Steve wrote it and the lyrics deal with the challenges he faced when moving to Ennistymon from Dublin at a young age. “Moving to Clare, while I didn’t know it at the time because I was only 13, it was a great well to dip into. All that childhood stuff is very powerful and it sticks in your memory, about what you were feeling at the time. Stunning songs like Frank the Tramp and Town for Sale were all very much inspired by living in Ennistymon.”

Town for Sale cast a cold eye on the Ennistymon of over 20 years ago but the theme is very applicable to the here and now. “It’s funny because there was a time when people didn’t like that song and I got some negative feedback to it during the Celtic Tiger years. People were saying ‘Ah, I don’t like that song, town is booming, business is flying’ all this kind of stuff and it’s funny how it comes around again.”

At the height of the boom, he also got a negative reaction to a song (Romantic Ireland’s Dead and Gone) he wrote about some of the changes being seen, which also went down badly in some quarters. “I remember thinking, and I’m not an economist, that this couldn’t last. I think anyone with common sense would go ‘how is this happening? It can’t sustain itself.’ I remember in Dublin at that time the skyline was just black with cranes and lots of towns were like that. There were a lot of normal people going ‘this is ridiculous, it can’t last, and that’s where that came out of.

“That song was based on WB Yeat’s September 1913 about the gombeen man, the Irish rackrenter. I was writing about what Yeats might have thought if he was live today and it was almost September 1913 revisited. That song was on the New Dawn Breaking album, which came out in 2005 and a couple of people said to us afterwards why are you being so miserable, you’re trying to spoil the party.

“Some people didn’t like it and it reminded me of the whole thing with Town for Sale. Another three years or so elapsed and that song became so relevant.

“One day, I posted it up on Facebook, that the song for the day was Romantic Ireland’s Dead and Gone and there were loads of comments on it.”

He didn’t think much of some of the Celtic Tiger behaviour. “I just saw a new breed of Irish person, who was arrogant and obstinate. I think people became very aware of having to have what other people had.”
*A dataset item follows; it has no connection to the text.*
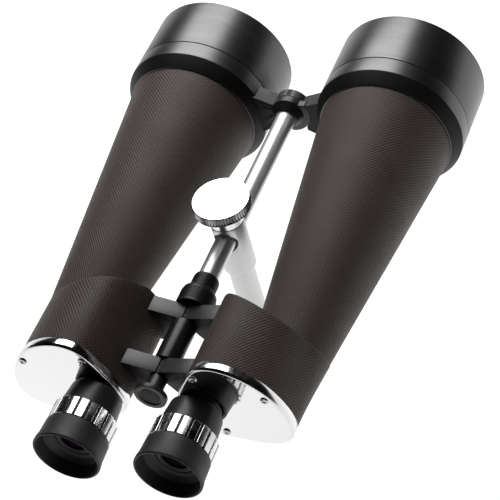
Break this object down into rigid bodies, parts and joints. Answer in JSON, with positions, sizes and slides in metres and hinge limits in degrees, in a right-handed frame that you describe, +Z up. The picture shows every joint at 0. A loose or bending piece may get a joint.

That was disappointing to him. “I was surprised that Irish people had fallen for that because I thought we were a race that could be over cynical at times, but had some kind of sense of ourselves. Irish people that I knew growing up never really liked to show off that they had money. They didn’t like displays of wealth and all of a sudden you had this new breed of Irish person for whom displaying your worth was what it was all about.”

Attempts to spread the blame widely and by extension to blame no one for the collapse that followed, anger him.

“We didn’t realise how much the banks had lied to everybody and without getting into it all, I just think it was a bit ridiculous that the attitude was ‘oh we all went a bit crazy during the Celtic Tiger years’. No, we didn’t. Some people did, the bankers did but an awful lot of us didn’t and we’re all paying the price for it.”

For people of a certain age, Steve is probably best known as a former member of The Stunning but The Walls have many younger fans that only know him and his brother for their output of more recent years.

“Sometimes, I’d meet younger folk and they’d ask what do you do and I’d say I play in a couple of bands and they’d ask who. I’d say The Stunning and they’d shake their head, then I’d say The Walls and they’d know The Walls.

“That age group in their twenties all seem to know The Walls, fewer of them know The Stunning and The Stunning generally has an older audience. I’m happy with that, I’m just glad that younger age group are aware of us, because it shows our hard work is paying off.”